Rafa Rides Right To The Finals

FLUSHING MEADOWS, NY – The ball sped off the strings so fast for a moment it appeared the force of the swing could send a vibration dampener spinning around the string bed like a particularly lively super ball bounding around a roulette wheel. Rafael Nadal watched his final serve land safely and exploded into the air like a man propelled from his own personal launching pad.

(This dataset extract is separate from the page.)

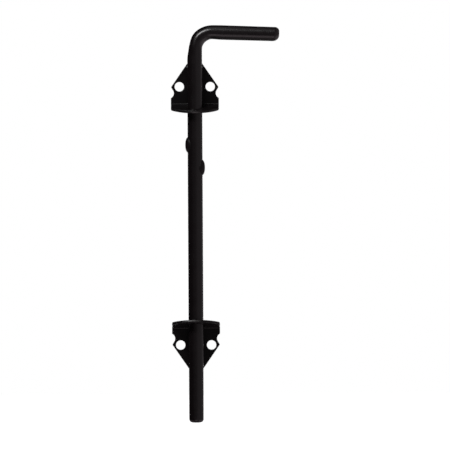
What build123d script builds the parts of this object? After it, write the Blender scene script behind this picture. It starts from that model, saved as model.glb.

He landed in his first career US Open final after wrapping up a 6-2, 6-3, 6-4 triumph over Mikhail Youzhny in today’s semifinal.

The semifinal had served as a stop sign for Nadal in each of the past two years — he fell to Andy Murray in a rain-interrupted 2008 semifinal and was blown off the court by big-hitting Argentine Juan Martin del Potro in last September’s semis — but the top-seeded Spaniard played with authoritative ambition in surging to his 20th consecutive Grand Slam victory today.

“For me, it is a dream I am going to play the final here in the biggest center court of the world,” Nadal said. “I try my best so after a lot of work so I am very happy for that.”

Playing progressively stronger with each passing round, Nadal has kicked his game into a higher gear like a sprinter downshifting into speedier strides with the tape in sight as he is now one win removed from becoming the seventh man in history to complete the career Grand Slam.

Continuing his quest to become the first man since Rod Laver in 1969 to win Roland Garros, Wimbledon and the US Open in succession, Nadal has not surrendered a set in six tournament victories and now the world watches and waits for a potential electrifying encounter in tomorrow’s final.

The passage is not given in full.